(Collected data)
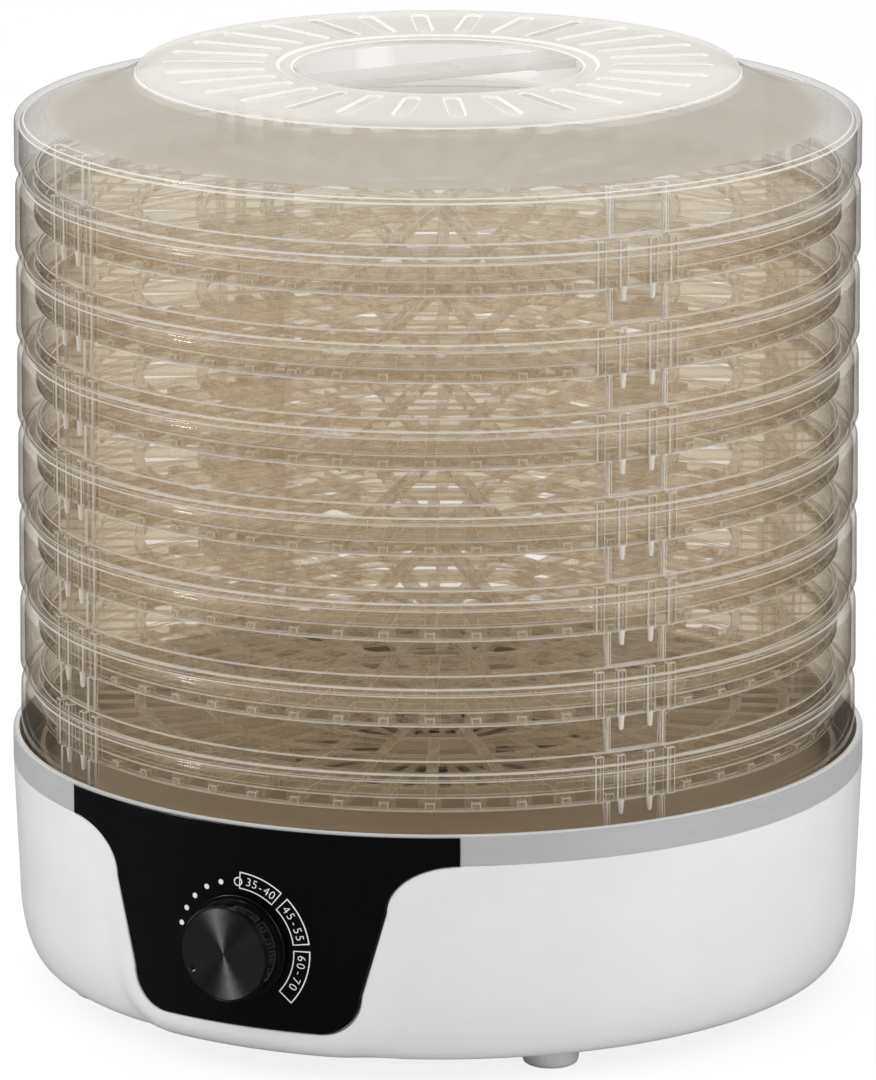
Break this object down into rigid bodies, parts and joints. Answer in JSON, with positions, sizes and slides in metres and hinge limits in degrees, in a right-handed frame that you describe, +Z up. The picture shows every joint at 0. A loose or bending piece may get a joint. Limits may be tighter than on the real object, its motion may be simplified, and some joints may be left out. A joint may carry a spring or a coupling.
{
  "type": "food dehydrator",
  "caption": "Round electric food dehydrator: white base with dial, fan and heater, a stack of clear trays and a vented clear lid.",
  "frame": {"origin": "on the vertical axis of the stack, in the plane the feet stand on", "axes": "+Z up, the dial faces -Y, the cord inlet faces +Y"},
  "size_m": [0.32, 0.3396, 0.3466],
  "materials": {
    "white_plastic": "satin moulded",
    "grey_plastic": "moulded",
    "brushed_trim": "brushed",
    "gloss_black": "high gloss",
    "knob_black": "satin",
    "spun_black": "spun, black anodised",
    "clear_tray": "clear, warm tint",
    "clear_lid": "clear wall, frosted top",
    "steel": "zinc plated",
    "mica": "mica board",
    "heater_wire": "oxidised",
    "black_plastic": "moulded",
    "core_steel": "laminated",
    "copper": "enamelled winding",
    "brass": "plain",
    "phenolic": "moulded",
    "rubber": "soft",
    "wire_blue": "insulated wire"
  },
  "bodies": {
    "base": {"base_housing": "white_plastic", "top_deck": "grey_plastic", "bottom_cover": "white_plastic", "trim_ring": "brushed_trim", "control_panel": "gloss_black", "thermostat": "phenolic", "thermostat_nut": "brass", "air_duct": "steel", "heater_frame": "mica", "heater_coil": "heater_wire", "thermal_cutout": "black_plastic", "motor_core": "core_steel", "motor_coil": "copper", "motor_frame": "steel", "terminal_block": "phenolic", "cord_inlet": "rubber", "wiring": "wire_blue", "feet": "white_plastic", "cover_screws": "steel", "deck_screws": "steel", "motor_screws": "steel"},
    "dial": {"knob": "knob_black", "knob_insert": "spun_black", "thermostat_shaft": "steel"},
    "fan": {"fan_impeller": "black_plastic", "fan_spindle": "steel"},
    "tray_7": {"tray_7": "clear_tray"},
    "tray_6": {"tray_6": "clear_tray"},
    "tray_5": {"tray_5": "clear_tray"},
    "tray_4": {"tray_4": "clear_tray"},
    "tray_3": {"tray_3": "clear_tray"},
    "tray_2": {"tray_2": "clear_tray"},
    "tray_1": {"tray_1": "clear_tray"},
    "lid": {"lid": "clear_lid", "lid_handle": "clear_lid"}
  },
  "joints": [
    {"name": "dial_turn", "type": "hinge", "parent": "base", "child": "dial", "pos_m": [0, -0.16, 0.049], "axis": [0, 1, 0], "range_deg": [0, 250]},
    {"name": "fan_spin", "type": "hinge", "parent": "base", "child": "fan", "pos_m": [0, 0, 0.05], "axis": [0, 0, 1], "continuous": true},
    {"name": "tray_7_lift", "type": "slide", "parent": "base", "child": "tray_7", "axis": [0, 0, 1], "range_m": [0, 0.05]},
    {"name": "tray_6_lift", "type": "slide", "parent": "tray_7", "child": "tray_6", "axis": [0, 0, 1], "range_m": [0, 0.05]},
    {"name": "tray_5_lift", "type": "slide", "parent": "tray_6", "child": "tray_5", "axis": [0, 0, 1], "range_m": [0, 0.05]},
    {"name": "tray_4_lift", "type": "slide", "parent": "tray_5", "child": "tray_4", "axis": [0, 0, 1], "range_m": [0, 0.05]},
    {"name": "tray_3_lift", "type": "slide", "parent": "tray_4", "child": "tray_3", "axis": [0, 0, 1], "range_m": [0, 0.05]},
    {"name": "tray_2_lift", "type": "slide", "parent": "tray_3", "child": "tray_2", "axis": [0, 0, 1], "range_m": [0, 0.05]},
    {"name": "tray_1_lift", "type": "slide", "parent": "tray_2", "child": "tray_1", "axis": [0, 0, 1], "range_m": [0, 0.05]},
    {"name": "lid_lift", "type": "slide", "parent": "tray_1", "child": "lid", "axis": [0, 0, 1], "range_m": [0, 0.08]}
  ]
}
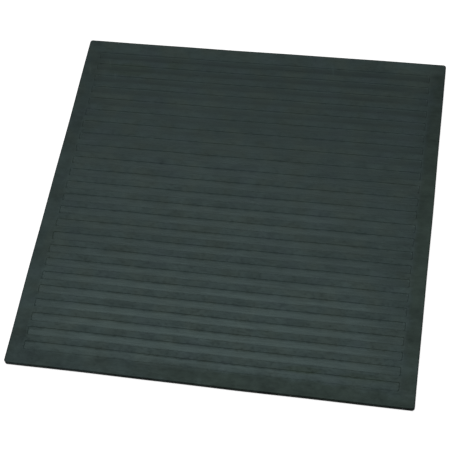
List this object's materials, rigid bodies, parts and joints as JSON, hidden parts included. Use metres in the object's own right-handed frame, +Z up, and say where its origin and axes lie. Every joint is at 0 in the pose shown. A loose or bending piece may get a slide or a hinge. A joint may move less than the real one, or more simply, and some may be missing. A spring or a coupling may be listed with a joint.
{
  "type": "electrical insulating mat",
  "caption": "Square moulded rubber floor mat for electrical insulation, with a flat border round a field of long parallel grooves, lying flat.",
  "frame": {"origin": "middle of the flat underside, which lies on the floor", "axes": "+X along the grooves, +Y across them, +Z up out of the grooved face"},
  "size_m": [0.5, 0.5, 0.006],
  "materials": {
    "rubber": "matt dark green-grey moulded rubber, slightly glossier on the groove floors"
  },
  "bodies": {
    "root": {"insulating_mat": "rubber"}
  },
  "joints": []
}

**Task details:** Output the full listing without altering anything.

**Complete response:**
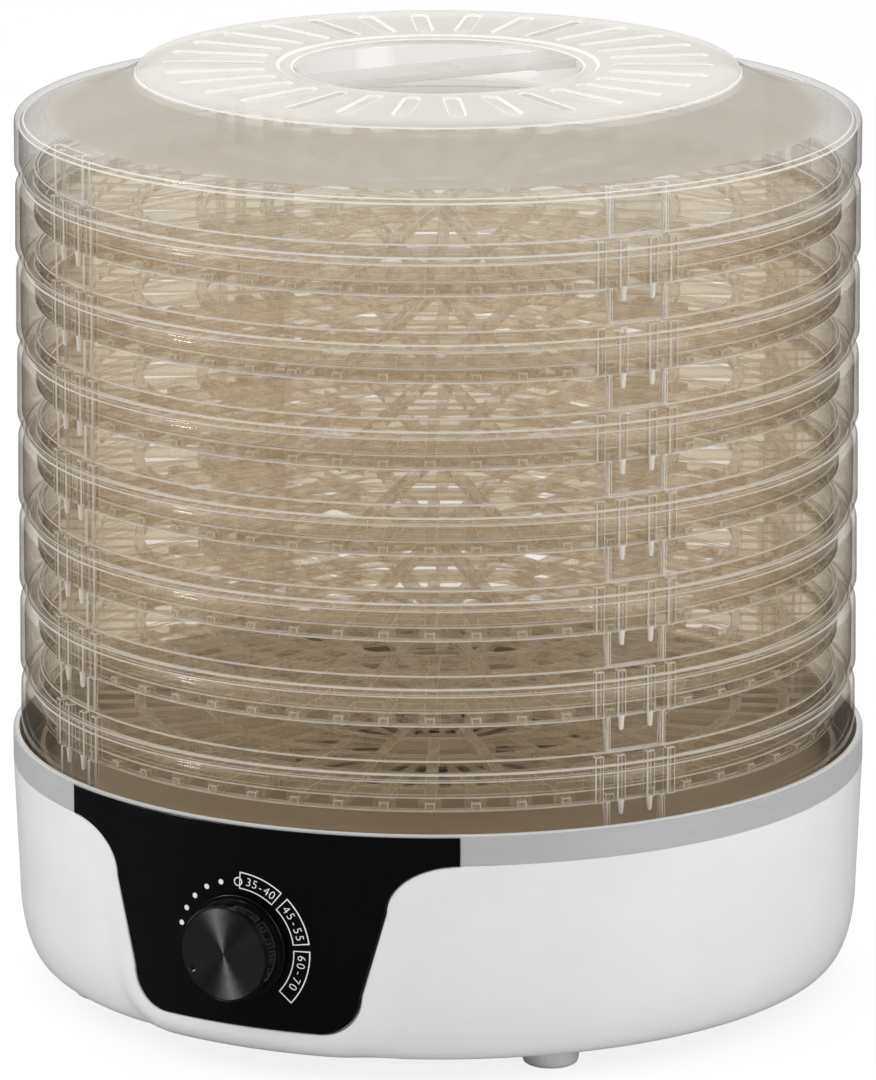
Break this object down into rigid bodies, parts and joints. Answer in JSON, with positions, sizes and slides in metres and hinge limits in degrees, in a right-handed frame that you describe, +Z up. The picture shows every joint at 0. A loose or bending piece may get a joint. Limits may be tighter than on the real object, its motion may be simplified, and some joints may be left out. A joint may carry a spring or a coupling.
{
  "type": "food dehydrator",
  "caption": "Round electric food dehydrator: white base with dial, fan and heater, a stack of clear trays and a vented clear lid.",
  "frame": {"origin": "on the vertical axis of the stack, in the plane the feet stand on", "axes": "+Z up, the dial faces -Y, the cord inlet faces +Y"},
  "size_m": [0.32, 0.3396, 0.3466],
  "materials": {
    "white_plastic": "satin moulded",
    "grey_plastic": "moulded",
    "brushed_trim": "brushed",
    "gloss_black": "high gloss",
    "knob_black": "satin",
    "spun_black": "spun, black anodised",
    "clear_tray": "clear, warm tint",
    "clear_lid": "clear wall, frosted top",
    "steel": "zinc plated",
    "mica": "mica board",
    "heater_wire": "oxidised",
    "black_plastic": "moulded",
    "core_steel": "laminated",
    "copper": "enamelled winding",
    "brass": "plain",
    "phenolic": "moulded",
    "rubber": "soft",
    "wire_blue": "insulated wire"
  },
  "bodies": {
    "base": {"base_housing": "white_plastic", "top_deck": "grey_plastic", "bottom_cover": "white_plastic", "trim_ring": "brushed_trim", "control_panel": "gloss_black", "thermostat": "phenolic", "thermostat_nut": "brass", "air_duct": "steel", "heater_frame": "mica", "heater_coil": "heater_wire", "thermal_cutout": "black_plastic", "motor_core": "core_steel", "motor_coil": "copper", "motor_frame": "steel", "terminal_block": "phenolic", "cord_inlet": "rubber", "wiring": "wire_blue", "feet": "white_plastic", "cover_screws": "steel", "deck_screws": "steel", "motor_screws": "steel"},
    "dial": {"knob": "knob_black", "knob_insert": "spun_black", "thermostat_shaft": "steel"},
    "fan": {"fan_impeller": "black_plastic", "fan_spindle": "steel"},
    "tray_7": {"tray_7": "clear_tray"},
    "tray_6": {"tray_6": "clear_tray"},
    "tray_5": {"tray_5": "clear_tray"},
    "tray_4": {"tray_4": "clear_tray"},
    "tray_3": {"tray_3": "clear_tray"},
    "tray_2": {"tray_2": "clear_tray"},
    "tray_1": {"tray_1": "clear_tray"},
    "lid": {"lid": "clear_lid", "lid_handle": "clear_lid"}
  },
  "joints": [
    {"name": "dial_turn", "type": "hinge", "parent": "base", "child": "dial", "pos_m": [0, -0.16, 0.049], "axis": [0, 1, 0], "range_deg": [0, 250]},
    {"name": "fan_spin", "type": "hinge", "parent": "base", "child": "fan", "pos_m": [0, 0, 0.05], "axis": [0, 0, 1], "continuous": true},
    {"name": "tray_7_lift", "type": "slide", "parent": "base", "child": "tray_7", "axis": [0, 0, 1], "range_m": [0, 0.05]},
    {"name": "tray_6_lift", "type": "slide", "parent": "tray_7", "child": "tray_6", "axis": [0, 0, 1], "range_m": [0, 0.05]},
    {"name": "tray_5_lift", "type": "slide", "parent": "tray_6", "child": "tray_5", "axis": [0, 0, 1], "range_m": [0, 0.05]},
    {"name": "tray_4_lift", "type": "slide", "parent": "tray_5", "child": "tray_4", "axis": [0, 0, 1], "range_m": [0, 0.05]},
    {"name": "tray_3_lift", "type": "slide", "parent": "tray_4", "child": "tray_3", "axis": [0, 0, 1], "range_m": [0, 0.05]},
    {"name": "tray_2_lift", "type": "slide", "parent": "tray_3", "child": "tray_2", "axis": [0, 0, 1], "range_m": [0, 0.05]},
    {"name": "tray_1_lift", "type": "slide", "parent": "tray_2", "child": "tray_1", "axis": [0, 0, 1], "range_m": [0, 0.05]},
    {"name": "lid_lift", "type": "slide", "parent": "tray_1", "child": "lid", "axis": [0, 0, 1], "range_m": [0, 0.08]}
  ]
}
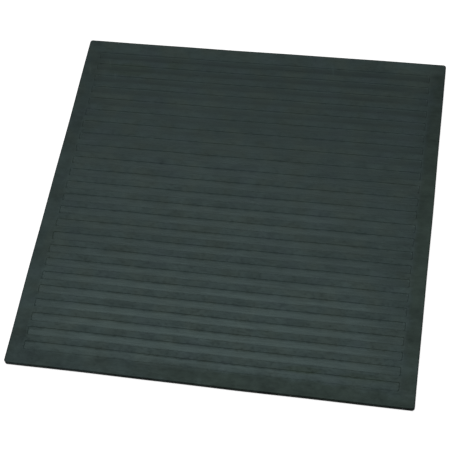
List this object's materials, rigid bodies, parts and joints as JSON, hidden parts included. Use metres in the object's own right-handed frame, +Z up, and say where its origin and axes lie. Every joint is at 0 in the pose shown. A loose or bending piece may get a slide or a hinge. A joint may move less than the real one, or more simply, and some may be missing. A spring or a coupling may be listed with a joint.
{
  "type": "electrical insulating mat",
  "caption": "Square moulded rubber floor mat for electrical insulation, with a flat border round a field of long parallel grooves, lying flat.",
  "frame": {"origin": "middle of the flat underside, which lies on the floor", "axes": "+X along the grooves, +Y across them, +Z up out of the grooved face"},
  "size_m": [0.5, 0.5, 0.006],
  "materials": {
    "rubber": "matt dark green-grey moulded rubber, slightly glossier on the groove floors"
  },
  "bodies": {
    "root": {"insulating_mat": "rubber"}
  },
  "joints": []
}